## Request
Below is the data. Give it again, complete and exact.

## Dataset excerpt

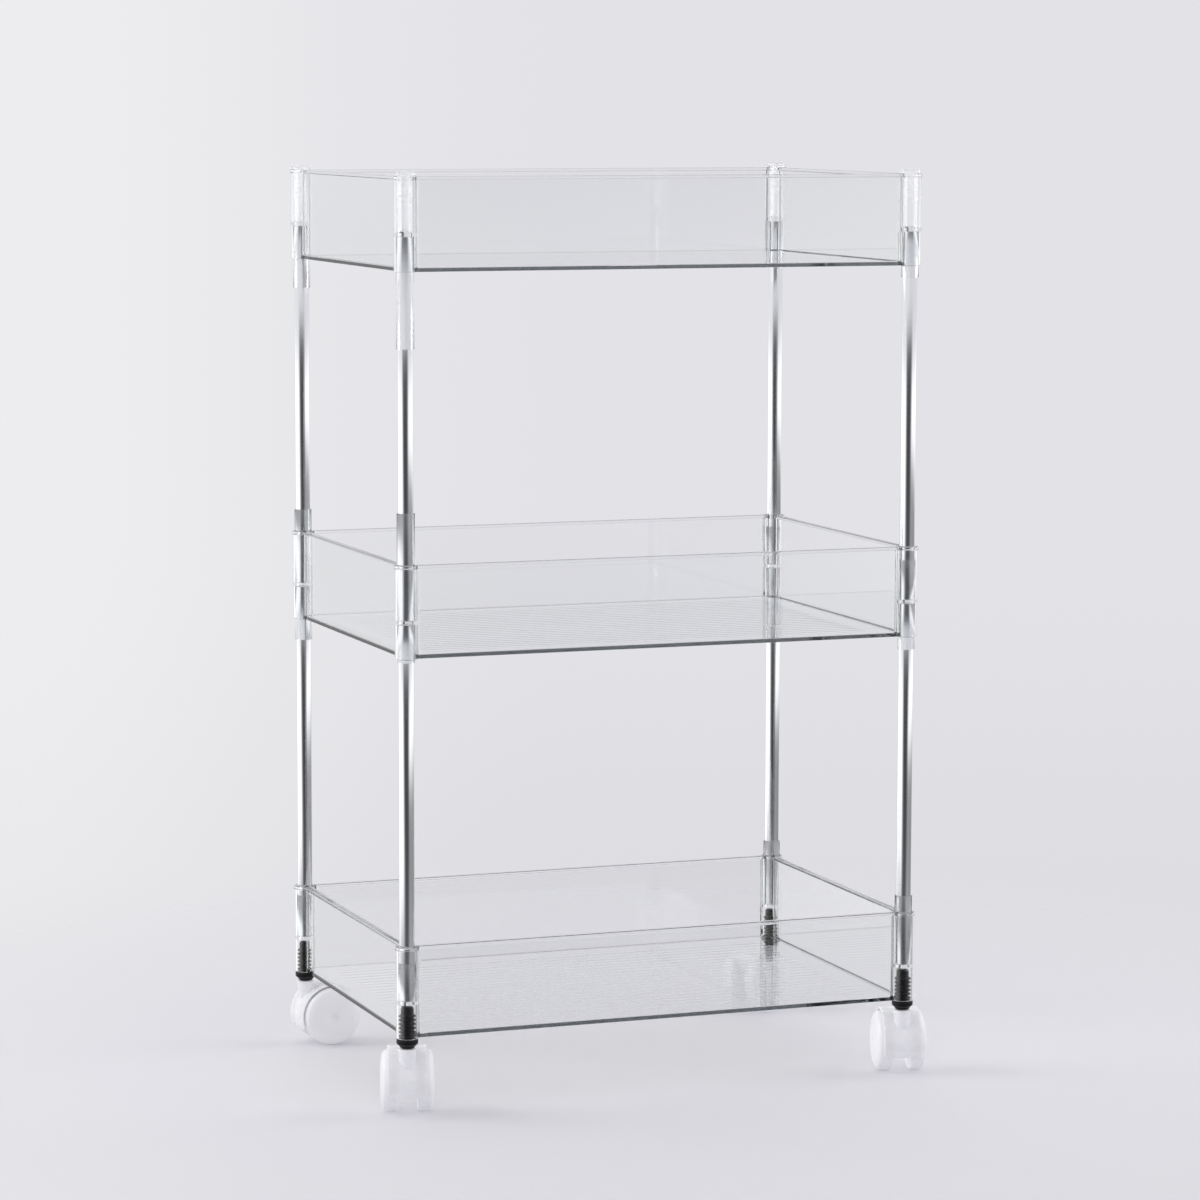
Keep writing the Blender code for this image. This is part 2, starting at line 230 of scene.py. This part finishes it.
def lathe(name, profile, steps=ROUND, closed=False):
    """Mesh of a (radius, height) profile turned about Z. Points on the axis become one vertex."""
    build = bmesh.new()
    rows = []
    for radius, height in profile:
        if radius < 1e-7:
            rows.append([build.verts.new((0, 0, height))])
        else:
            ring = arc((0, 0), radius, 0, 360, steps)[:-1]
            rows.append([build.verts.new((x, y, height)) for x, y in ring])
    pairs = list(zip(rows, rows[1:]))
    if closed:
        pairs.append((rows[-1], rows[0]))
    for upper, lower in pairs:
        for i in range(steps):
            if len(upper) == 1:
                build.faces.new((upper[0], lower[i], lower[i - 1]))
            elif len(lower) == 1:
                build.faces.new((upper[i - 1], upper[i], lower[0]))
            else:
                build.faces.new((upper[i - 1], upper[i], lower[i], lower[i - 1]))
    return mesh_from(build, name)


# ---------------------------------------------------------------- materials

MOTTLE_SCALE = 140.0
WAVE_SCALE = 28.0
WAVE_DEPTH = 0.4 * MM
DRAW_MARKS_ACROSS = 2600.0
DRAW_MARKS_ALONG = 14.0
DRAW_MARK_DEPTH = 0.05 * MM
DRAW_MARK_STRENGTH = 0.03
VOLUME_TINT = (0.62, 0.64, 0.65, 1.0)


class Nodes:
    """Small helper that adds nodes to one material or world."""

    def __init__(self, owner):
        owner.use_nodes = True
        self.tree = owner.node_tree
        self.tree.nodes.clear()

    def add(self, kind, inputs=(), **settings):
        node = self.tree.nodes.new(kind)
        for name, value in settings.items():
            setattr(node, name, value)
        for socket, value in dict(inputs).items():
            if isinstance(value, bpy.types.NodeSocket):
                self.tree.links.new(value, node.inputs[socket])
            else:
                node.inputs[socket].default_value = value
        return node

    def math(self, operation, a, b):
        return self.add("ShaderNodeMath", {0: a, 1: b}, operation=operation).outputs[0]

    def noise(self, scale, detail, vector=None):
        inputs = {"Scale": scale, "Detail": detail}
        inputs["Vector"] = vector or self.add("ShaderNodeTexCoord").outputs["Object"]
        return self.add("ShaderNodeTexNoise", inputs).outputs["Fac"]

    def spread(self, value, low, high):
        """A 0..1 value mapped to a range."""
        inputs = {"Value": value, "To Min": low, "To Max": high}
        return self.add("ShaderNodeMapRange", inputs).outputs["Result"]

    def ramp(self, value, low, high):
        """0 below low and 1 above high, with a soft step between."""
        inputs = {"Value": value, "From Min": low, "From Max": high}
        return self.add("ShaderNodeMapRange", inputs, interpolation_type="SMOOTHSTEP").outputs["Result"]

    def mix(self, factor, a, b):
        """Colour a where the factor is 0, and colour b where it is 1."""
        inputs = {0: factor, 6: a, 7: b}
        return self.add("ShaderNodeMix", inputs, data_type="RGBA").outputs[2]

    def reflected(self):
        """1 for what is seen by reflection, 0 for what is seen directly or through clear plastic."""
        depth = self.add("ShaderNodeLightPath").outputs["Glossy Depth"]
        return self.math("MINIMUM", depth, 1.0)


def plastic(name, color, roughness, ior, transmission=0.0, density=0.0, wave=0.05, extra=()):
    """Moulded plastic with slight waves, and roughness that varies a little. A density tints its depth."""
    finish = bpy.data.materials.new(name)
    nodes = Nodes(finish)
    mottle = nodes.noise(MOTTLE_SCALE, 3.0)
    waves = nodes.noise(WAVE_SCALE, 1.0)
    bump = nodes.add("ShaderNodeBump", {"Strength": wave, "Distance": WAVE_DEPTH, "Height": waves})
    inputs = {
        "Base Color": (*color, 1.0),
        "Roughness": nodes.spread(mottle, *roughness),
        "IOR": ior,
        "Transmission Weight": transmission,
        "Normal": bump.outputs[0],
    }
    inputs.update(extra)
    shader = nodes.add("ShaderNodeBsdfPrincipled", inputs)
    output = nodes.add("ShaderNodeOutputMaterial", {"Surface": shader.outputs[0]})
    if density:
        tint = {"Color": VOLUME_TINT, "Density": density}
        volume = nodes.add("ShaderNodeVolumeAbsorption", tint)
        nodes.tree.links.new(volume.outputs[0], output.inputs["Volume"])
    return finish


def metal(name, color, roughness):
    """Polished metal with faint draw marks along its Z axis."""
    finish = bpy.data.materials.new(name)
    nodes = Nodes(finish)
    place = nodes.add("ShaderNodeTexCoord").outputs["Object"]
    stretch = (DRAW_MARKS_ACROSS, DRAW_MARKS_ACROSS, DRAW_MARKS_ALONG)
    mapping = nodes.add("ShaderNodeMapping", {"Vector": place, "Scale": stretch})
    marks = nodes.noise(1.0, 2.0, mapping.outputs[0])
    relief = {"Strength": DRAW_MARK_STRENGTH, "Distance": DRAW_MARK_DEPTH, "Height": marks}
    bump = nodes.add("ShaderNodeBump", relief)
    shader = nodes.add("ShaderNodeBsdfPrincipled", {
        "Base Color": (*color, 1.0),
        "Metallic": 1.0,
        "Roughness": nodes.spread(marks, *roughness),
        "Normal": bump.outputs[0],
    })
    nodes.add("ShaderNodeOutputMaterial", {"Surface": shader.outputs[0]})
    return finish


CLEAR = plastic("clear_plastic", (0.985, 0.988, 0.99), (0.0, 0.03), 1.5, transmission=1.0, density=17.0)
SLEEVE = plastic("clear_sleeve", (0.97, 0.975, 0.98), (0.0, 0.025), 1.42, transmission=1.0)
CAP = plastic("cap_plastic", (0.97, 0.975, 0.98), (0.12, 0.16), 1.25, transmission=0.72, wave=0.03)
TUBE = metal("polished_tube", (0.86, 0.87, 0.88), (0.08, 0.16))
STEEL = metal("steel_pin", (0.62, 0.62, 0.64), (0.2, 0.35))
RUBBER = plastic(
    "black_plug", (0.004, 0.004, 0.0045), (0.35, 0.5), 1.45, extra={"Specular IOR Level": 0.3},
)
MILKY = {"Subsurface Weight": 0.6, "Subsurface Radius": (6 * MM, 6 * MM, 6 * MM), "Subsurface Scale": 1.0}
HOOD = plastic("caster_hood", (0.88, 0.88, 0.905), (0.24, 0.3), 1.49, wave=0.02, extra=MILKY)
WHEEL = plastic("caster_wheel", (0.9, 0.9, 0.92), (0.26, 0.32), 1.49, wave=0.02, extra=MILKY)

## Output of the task
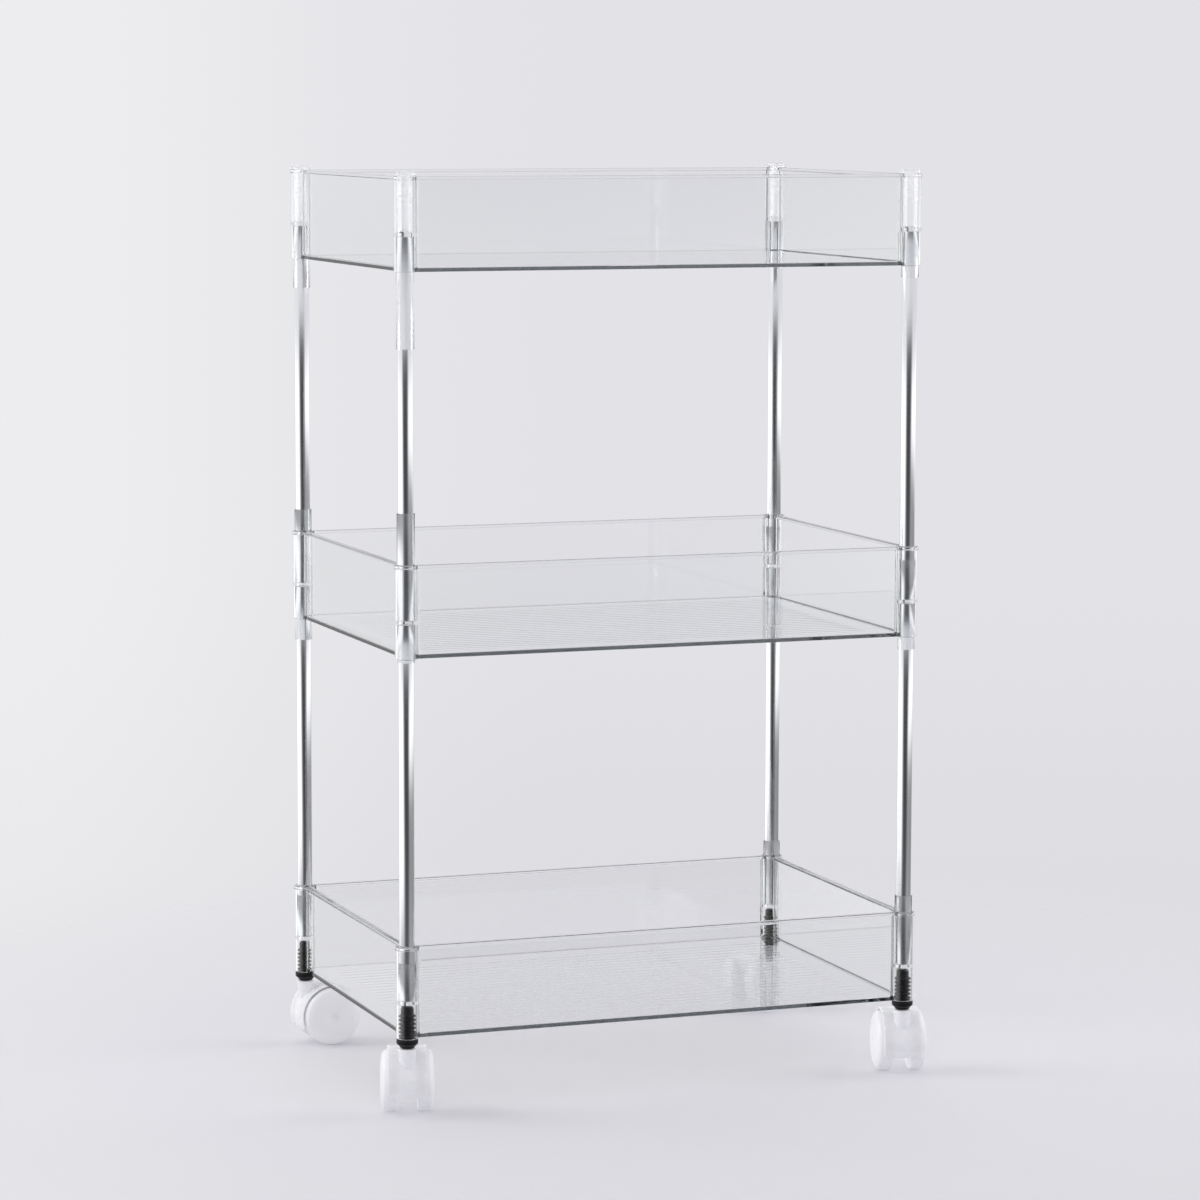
Keep writing the Blender code for this image. This is part 2, starting at line 230 of scene.py. This part finishes it.
def lathe(name, profile, steps=ROUND, closed=False):
    """Mesh of a (radius, height) profile turned about Z. Points on the axis become one vertex."""
    build = bmesh.new()
    rows = []
    for radius, height in profile:
        if radius < 1e-7:
            rows.append([build.verts.new((0, 0, height))])
        else:
            ring = arc((0, 0), radius, 0, 360, steps)[:-1]
            rows.append([build.verts.new((x, y, height)) for x, y in ring])
    pairs = list(zip(rows, rows[1:]))
    if closed:
        pairs.append((rows[-1], rows[0]))
    for upper, lower in pairs:
        for i in range(steps):
            if len(upper) == 1:
                build.faces.new((upper[0], lower[i], lower[i - 1]))
            elif len(lower) == 1:
                build.faces.new((upper[i - 1], upper[i], lower[0]))
            else:
                build.faces.new((upper[i - 1], upper[i], lower[i], lower[i - 1]))
    return mesh_from(build, name)


# ---------------------------------------------------------------- materials

MOTTLE_SCALE = 140.0
WAVE_SCALE = 28.0
WAVE_DEPTH = 0.4 * MM
DRAW_MARKS_ACROSS = 2600.0
DRAW_MARKS_ALONG = 14.0
DRAW_MARK_DEPTH = 0.05 * MM
DRAW_MARK_STRENGTH = 0.03
VOLUME_TINT = (0.62, 0.64, 0.65, 1.0)


class Nodes:
    """Small helper that adds nodes to one material or world."""

    def __init__(self, owner):
        owner.use_nodes = True
        self.tree = owner.node_tree
        self.tree.nodes.clear()

    def add(self, kind, inputs=(), **settings):
        node = self.tree.nodes.new(kind)
        for name, value in settings.items():
            setattr(node, name, value)
        for socket, value in dict(inputs).items():
            if isinstance(value, bpy.types.NodeSocket):
                self.tree.links.new(value, node.inputs[socket])
            else:
                node.inputs[socket].default_value = value
        return node

    def math(self, operation, a, b):
        return self.add("ShaderNodeMath", {0: a, 1: b}, operation=operation).outputs[0]

    def noise(self, scale, detail, vector=None):
        inputs = {"Scale": scale, "Detail": detail}
        inputs["Vector"] = vector or self.add("ShaderNodeTexCoord").outputs["Object"]
        return self.add("ShaderNodeTexNoise", inputs).outputs["Fac"]

    def spread(self, value, low, high):
        """A 0..1 value mapped to a range."""
        inputs = {"Value": value, "To Min": low, "To Max": high}
        return self.add("ShaderNodeMapRange", inputs).outputs["Result"]

    def ramp(self, value, low, high):
        """0 below low and 1 above high, with a soft step between."""
        inputs = {"Value": value, "From Min": low, "From Max": high}
        return self.add("ShaderNodeMapRange", inputs, interpolation_type="SMOOTHSTEP").outputs["Result"]

    def mix(self, factor, a, b):
        """Colour a where the factor is 0, and colour b where it is 1."""
        inputs = {0: factor, 6: a, 7: b}
        return self.add("ShaderNodeMix", inputs, data_type="RGBA").outputs[2]

    def reflected(self):
        """1 for what is seen by reflection, 0 for what is seen directly or through clear plastic."""
        depth = self.add("ShaderNodeLightPath").outputs["Glossy Depth"]
        return self.math("MINIMUM", depth, 1.0)


def plastic(name, color, roughness, ior, transmission=0.0, density=0.0, wave=0.05, extra=()):
    """Moulded plastic with slight waves, and roughness that varies a little. A density tints its depth."""
    finish = bpy.data.materials.new(name)
    nodes = Nodes(finish)
    mottle = nodes.noise(MOTTLE_SCALE, 3.0)
    waves = nodes.noise(WAVE_SCALE, 1.0)
    bump = nodes.add("ShaderNodeBump", {"Strength": wave, "Distance": WAVE_DEPTH, "Height": waves})
    inputs = {
        "Base Color": (*color, 1.0),
        "Roughness": nodes.spread(mottle, *roughness),
        "IOR": ior,
        "Transmission Weight": transmission,
        "Normal": bump.outputs[0],
    }
    inputs.update(extra)
    shader = nodes.add("ShaderNodeBsdfPrincipled", inputs)
    output = nodes.add("ShaderNodeOutputMaterial", {"Surface": shader.outputs[0]})
    if density:
        tint = {"Color": VOLUME_TINT, "Density": density}
        volume = nodes.add("ShaderNodeVolumeAbsorption", tint)
        nodes.tree.links.new(volume.outputs[0], output.inputs["Volume"])
    return finish


def metal(name, color, roughness):
    """Polished metal with faint draw marks along its Z axis."""
    finish = bpy.data.materials.new(name)
    nodes = Nodes(finish)
    place = nodes.add("ShaderNodeTexCoord").outputs["Object"]
    stretch = (DRAW_MARKS_ACROSS, DRAW_MARKS_ACROSS, DRAW_MARKS_ALONG)
    mapping = nodes.add("ShaderNodeMapping", {"Vector": place, "Scale": stretch})
    marks = nodes.noise(1.0, 2.0, mapping.outputs[0])
    relief = {"Strength": DRAW_MARK_STRENGTH, "Distance": DRAW_MARK_DEPTH, "Height": marks}
    bump = nodes.add("ShaderNodeBump", relief)
    shader = nodes.add("ShaderNodeBsdfPrincipled", {
        "Base Color": (*color, 1.0),
        "Metallic": 1.0,
        "Roughness": nodes.spread(marks, *roughness),
        "Normal": bump.outputs[0],
    })
    nodes.add("ShaderNodeOutputMaterial", {"Surface": shader.outputs[0]})
    return finish


CLEAR = plastic("clear_plastic", (0.985, 0.988, 0.99), (0.0, 0.03), 1.5, transmission=1.0, density=17.0)
SLEEVE = plastic("clear_sleeve", (0.97, 0.975, 0.98), (0.0, 0.025), 1.42, transmission=1.0)
CAP = plastic("cap_plastic", (0.97, 0.975, 0.98), (0.12, 0.16), 1.25, transmission=0.72, wave=0.03)
TUBE = metal("polished_tube", (0.86, 0.87, 0.88), (0.08, 0.16))
STEEL = metal("steel_pin", (0.62, 0.62, 0.64), (0.2, 0.35))
RUBBER = plastic(
    "black_plug", (0.004, 0.004, 0.0045), (0.35, 0.5), 1.45, extra={"Specular IOR Level": 0.3},
)
MILKY = {"Subsurface Weight": 0.6, "Subsurface Radius": (6 * MM, 6 * MM, 6 * MM), "Subsurface Scale": 1.0}
HOOD = plastic("caster_hood", (0.88, 0.88, 0.905), (0.24, 0.3), 1.49, wave=0.02, extra=MILKY)
WHEEL = plastic("caster_wheel", (0.9, 0.9, 0.92), (0.26, 0.32), 1.49, wave=0.02, extra=MILKY)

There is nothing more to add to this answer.